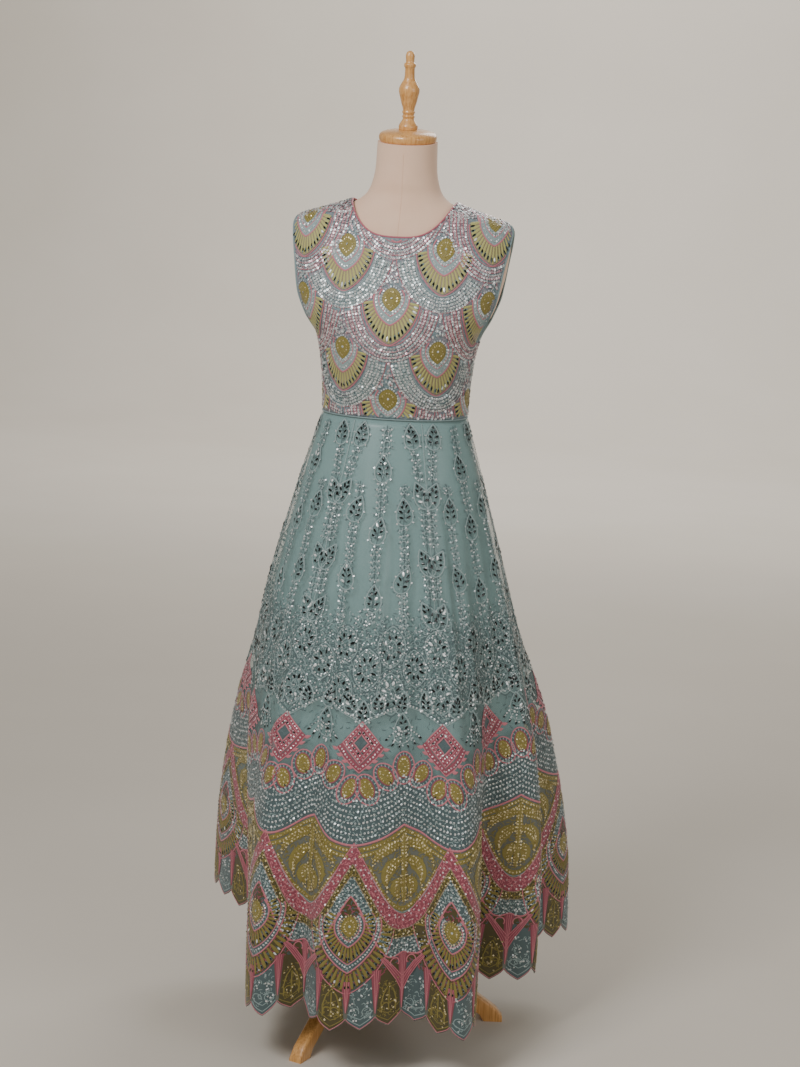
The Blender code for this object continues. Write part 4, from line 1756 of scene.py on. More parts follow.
@dataclass(frozen=True)
class LotusDiamond:
    """A square set on its point in rose thread, over a chevron of petals."""

    half_width: float = 31.0
    half_height: float = 36.0
    rise: float = 9.0

    def ring(self, part: float) -> np.ndarray:
        """The square at a part of its size, starting at its top, with a few points a side.

        Args:
            part: the part of its size, 1 for its edge.

        Returns:
            The points, right and down.
        """
        corners = np.array([(0, -1), (1, 0), (0, 1), (-1, 0), (0, -1)], float)
        corners *= (self.half_width * part, self.half_height * part)
        sides = [a + (b - a) * np.linspace(0, 1, 5)[:-1, None] for a, b in zip(corners, corners[1:])]
        return np.concatenate([*sides, corners[-1:]]) - (0.0, self.rise)

    def work(self, stitch: Stitchery, spot: Spot) -> None:
        """Embroider the diamond at a spot.

        Args:
            stitch: where it is sewn.
            spot: where it lies and how it is turned.
        """
        stitch.fill(spot.at(self.ring(1.0)), spot.at(self.ring(0.40)), Thread.DEEP_PINK, 3, 0.6, 0.6)
        stitch.fill(spot.at(self.ring(0.34)), spot.at(self.ring(0.02)), Thread.TEAL, 2, 0.3, 0.5)
        for part, width in ((1.02, 2.2), (0.76, 1.4), (0.42, 2.2)):
            stitch.line(spot.at(self.ring(part)), width, Thread.PINK, True, lift=1.0)
        stitch.row(spot.at(self.ring(0.89)), 6.2, Bead.ROSE, 3.2)
        places, angles = stitch.cloth.spaced(spot.at(self.ring(0.60)), 11.0)
        stitch.mirrors(places, angles + math.pi / 2, 5.2, 3.0)
        stitch.row(spot.at(self.ring(0.60)), 5.5, Bead.ROSE, 2.8)
        for side in (-1, 1):
            outer = np.array([(side * 41.0, 0.0), (side * 29.0, 16.0), (side * 13.0, 31.0), (0.0, 42.0)])
            inner = np.array([(side * 32.0, -9.0), (side * 22.0, 7.0), (side * 9.0, 21.0), (0.0, 30.0)])
            stitch.fill(spot.at(outer), spot.at(inner), Thread.DEEP_PINK, 2, 0.7, 0.6)
            stitch.line(spot.at(outer), 1.8, Thread.PINK, lift=0.9)
            stitch.row(spot.at((outer + inner) / 2), 5.6, Bead.ROSE, 3.4)
            for part in (0.04, 0.26, 0.5, 0.74):
                base = outer[0] * (1 - part) + outer[-1] * part
                petal = leaf_path(12.0, side * -0.9, math.pi / 2 - side * 1.1, base, 5)
                stitch.line(spot.at(petal), leaf_width(6, 6.4), Thread.PINK, crown=0.9)


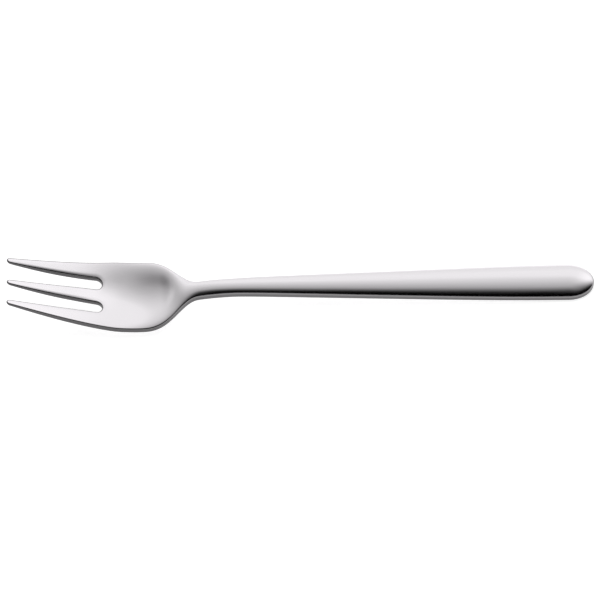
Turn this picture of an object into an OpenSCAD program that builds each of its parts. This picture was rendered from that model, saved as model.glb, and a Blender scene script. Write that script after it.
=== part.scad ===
// Pastry fork with three tines, one stamped and bent blank of polished steel.
// The steel is divided into named regions that meet face to face on flat sections.
// Stations are measured along the fork from the tine tips towards the handle's end.

/* [Overall] */
// Length from the tine tips to the end of the handle
overall_l = 156; // [140:1:175]
// Horizontal reach of the rounding along every edge
edge_r = 0.35; // [0.2:0.05:0.45]
// Height of the rounding along the upper edges
upper_edge_r = 0.35; // [0.1:0.05:0.4]
// Height of the rounding along the lower edges
lower_edge_r = 0.45; // [0.1:0.05:0.5]
// Depth polished off the two places that the fork rests on
rest_wear = 0.06; // [0.02:0.01:0.15]

/* [Head] */
// Greatest width of the head
head_w = 21.1; // [18:0.1:24]
// Station where the head reaches its greatest width
head_widest_at = 27.9; // [26:0.1:32]
// Length over which the head's side turns parallel to the axis
head_turn_l = 1.5; // [0.5:0.1:5]
// Width across the outer tines at their tips
tip_span_w = 14.3; // [12:0.1:16]
// Station where the shoulders start to draw in
shoulder_from = 34.2; // [32:0.1:38]
// Station where the shoulders have run into the neck
shoulder_to = 50.8; // [49:0.1:56]
// Share by which the shoulders' steepest place moves towards the neck
shoulder_skew_share = 0.35; // [0:0.05:0.8]
// Thickness of the head at its edge
head_t = 1.85; // [1.4:0.05:2.4]
// Depth of the hollow pressed into the head
dish_d = 1.7; // [0.6:0.05:2.2]
// Depth by which the middle tine lies below the outer ones
tine_dish_d = 0.4; // [0:0.05:0.8]
// Station where the hollow starts to deepen between the tines
dish_from = 14; // [8:0.5:20]
// Station where the hollow is at its full depth
dish_full_from = 36.5; // [30:0.5:38]
// Station where the hollow starts to run out towards the neck
dish_full_to = 39.5; // [38.5:0.1:42]
// Station where the hollow has run out
dish_to = 47; // [45:0.1:54]
// Station where the back of the head touches the table
head_rest_at = 35.4; // [33:0.1:38]

/* [Tines] */
// Length of the slots between the tines
slot_l = 24.4; // [20:0.1:26]
// Width of the slots where their round roots begin
slot_w = 3.2; // [2.8:0.05:3.8]
// Distance of each slot's root from the middle of the head
slot_offset = 3.65; // [3.3:0.05:4.1]
// Width of the middle tine at its tip
middle_tip_w = 1.3; // [0.9:0.05:1.8]
// Width of each outer tine at its tip
outer_tip_w = 1.4; // [0.9:0.05:1.6]
// Bulge of each side of the middle tine, halfway along it
middle_bulge = 0.2; // [0:0.02:0.5]
// Bulge of the inner side of each outer tine, halfway along it
outer_bulge = 0.24; // [0:0.02:0.5]
// Depth by which the upper side rolls off into the slots' roots
slot_roll_d = 0.15; // [0:0.01:0.3]
// What that roll-off gains halfway along the tines
slot_roll_bulge = 0.15; // [0:0.01:0.25]
// Distance from the slots' roots at which that roll-off starts
slot_roll_l = 1.4; // [1:0.05:1.8]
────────
- **WORK INSTRUCTIONS**
Copy out every entry again, exactly as it was given.

- **ANSWER TO THIS EXERCISE**
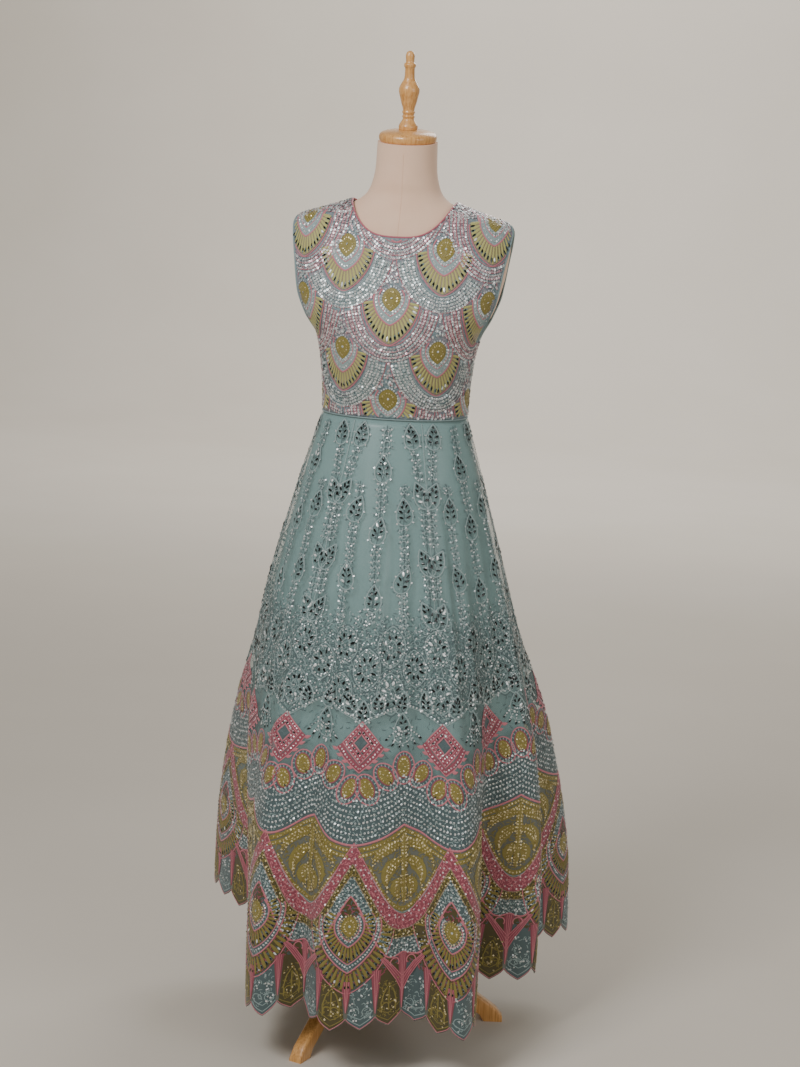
The Blender code for this object continues. Write part 4, from line 1756 of scene.py on. More parts follow.
@dataclass(frozen=True)
class LotusDiamond:
    """A square set on its point in rose thread, over a chevron of petals."""

    half_width: float = 31.0
    half_height: float = 36.0
    rise: float = 9.0

    def ring(self, part: float) -> np.ndarray:
        """The square at a part of its size, starting at its top, with a few points a side.

        Args:
            part: the part of its size, 1 for its edge.

        Returns:
            The points, right and down.
        """
        corners = np.array([(0, -1), (1, 0), (0, 1), (-1, 0), (0, -1)], float)
        corners *= (self.half_width * part, self.half_height * part)
        sides = [a + (b - a) * np.linspace(0, 1, 5)[:-1, None] for a, b in zip(corners, corners[1:])]
        return np.concatenate([*sides, corners[-1:]]) - (0.0, self.rise)

    def work(self, stitch: Stitchery, spot: Spot) -> None:
        """Embroider the diamond at a spot.

        Args:
            stitch: where it is sewn.
            spot: where it lies and how it is turned.
        """
        stitch.fill(spot.at(self.ring(1.0)), spot.at(self.ring(0.40)), Thread.DEEP_PINK, 3, 0.6, 0.6)
        stitch.fill(spot.at(self.ring(0.34)), spot.at(self.ring(0.02)), Thread.TEAL, 2, 0.3, 0.5)
        for part, width in ((1.02, 2.2), (0.76, 1.4), (0.42, 2.2)):
            stitch.line(spot.at(self.ring(part)), width, Thread.PINK, True, lift=1.0)
        stitch.row(spot.at(self.ring(0.89)), 6.2, Bead.ROSE, 3.2)
        places, angles = stitch.cloth.spaced(spot.at(self.ring(0.60)), 11.0)
        stitch.mirrors(places, angles + math.pi / 2, 5.2, 3.0)
        stitch.row(spot.at(self.ring(0.60)), 5.5, Bead.ROSE, 2.8)
        for side in (-1, 1):
            outer = np.array([(side * 41.0, 0.0), (side * 29.0, 16.0), (side * 13.0, 31.0), (0.0, 42.0)])
            inner = np.array([(side * 32.0, -9.0), (side * 22.0, 7.0), (side * 9.0, 21.0), (0.0, 30.0)])
            stitch.fill(spot.at(outer), spot.at(inner), Thread.DEEP_PINK, 2, 0.7, 0.6)
            stitch.line(spot.at(outer), 1.8, Thread.PINK, lift=0.9)
            stitch.row(spot.at((outer + inner) / 2), 5.6, Bead.ROSE, 3.4)
            for part in (0.04, 0.26, 0.5, 0.74):
                base = outer[0] * (1 - part) + outer[-1] * part
                petal = leaf_path(12.0, side * -0.9, math.pi / 2 - side * 1.1, base, 5)
                stitch.line(spot.at(petal), leaf_width(6, 6.4), Thread.PINK, crown=0.9)


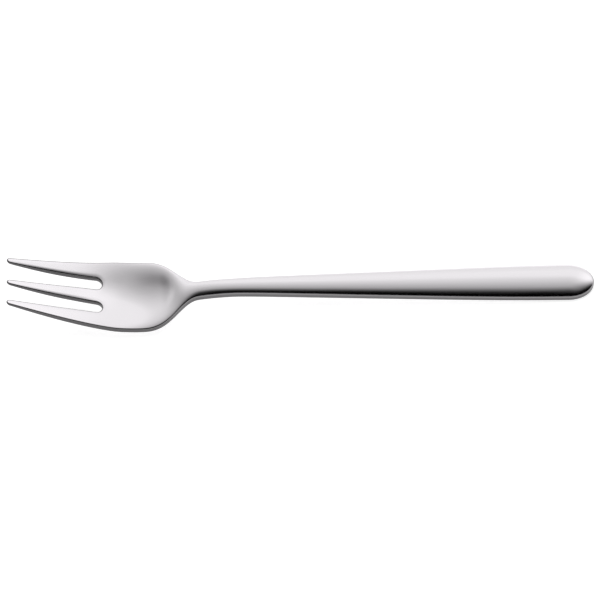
Turn this picture of an object into an OpenSCAD program that builds each of its parts. This picture was rendered from that model, saved as model.glb, and a Blender scene script. Write that script after it.
=== part.scad ===
// Pastry fork with three tines, one stamped and bent blank of polished steel.
// The steel is divided into named regions that meet face to face on flat sections.
// Stations are measured along the fork from the tine tips towards the handle's end.

/* [Overall] */
// Length from the tine tips to the end of the handle
overall_l = 156; // [140:1:175]
// Horizontal reach of the rounding along every edge
edge_r = 0.35; // [0.2:0.05:0.45]
// Height of the rounding along the upper edges
upper_edge_r = 0.35; // [0.1:0.05:0.4]
// Height of the rounding along the lower edges
lower_edge_r = 0.45; // [0.1:0.05:0.5]
// Depth polished off the two places that the fork rests on
rest_wear = 0.06; // [0.02:0.01:0.15]

/* [Head] */
// Greatest width of the head
head_w = 21.1; // [18:0.1:24]
// Station where the head reaches its greatest width
head_widest_at = 27.9; // [26:0.1:32]
// Length over which the head's side turns parallel to the axis
head_turn_l = 1.5; // [0.5:0.1:5]
// Width across the outer tines at their tips
tip_span_w = 14.3; // [12:0.1:16]
// Station where the shoulders start to draw in
shoulder_from = 34.2; // [32:0.1:38]
// Station where the shoulders have run into the neck
shoulder_to = 50.8; // [49:0.1:56]
// Share by which the shoulders' steepest place moves towards the neck
shoulder_skew_share = 0.35; // [0:0.05:0.8]
// Thickness of the head at its edge
head_t = 1.85; // [1.4:0.05:2.4]
// Depth of the hollow pressed into the head
dish_d = 1.7; // [0.6:0.05:2.2]
// Depth by which the middle tine lies below the outer ones
tine_dish_d = 0.4; // [0:0.05:0.8]
// Station where the hollow starts to deepen between the tines
dish_from = 14; // [8:0.5:20]
// Station where the hollow is at its full depth
dish_full_from = 36.5; // [30:0.5:38]
// Station where the hollow starts to run out towards the neck
dish_full_to = 39.5; // [38.5:0.1:42]
// Station where the hollow has run out
dish_to = 47; // [45:0.1:54]
// Station where the back of the head touches the table
head_rest_at = 35.4; // [33:0.1:38]

/* [Tines] */
// Length of the slots between the tines
slot_l = 24.4; // [20:0.1:26]
// Width of the slots where their round roots begin
slot_w = 3.2; // [2.8:0.05:3.8]
// Distance of each slot's root from the middle of the head
slot_offset = 3.65; // [3.3:0.05:4.1]
// Width of the middle tine at its tip
middle_tip_w = 1.3; // [0.9:0.05:1.8]
// Width of each outer tine at its tip
outer_tip_w = 1.4; // [0.9:0.05:1.6]
// Bulge of each side of the middle tine, halfway along it
middle_bulge = 0.2; // [0:0.02:0.5]
// Bulge of the inner side of each outer tine, halfway along it
outer_bulge = 0.24; // [0:0.02:0.5]
// Depth by which the upper side rolls off into the slots' roots
slot_roll_d = 0.15; // [0:0.01:0.3]
// What that roll-off gains halfway along the tines
slot_roll_bulge = 0.15; // [0:0.01:0.25]
// Distance from the slots' roots at which that roll-off starts
slot_roll_l = 1.4; // [1:0.05:1.8]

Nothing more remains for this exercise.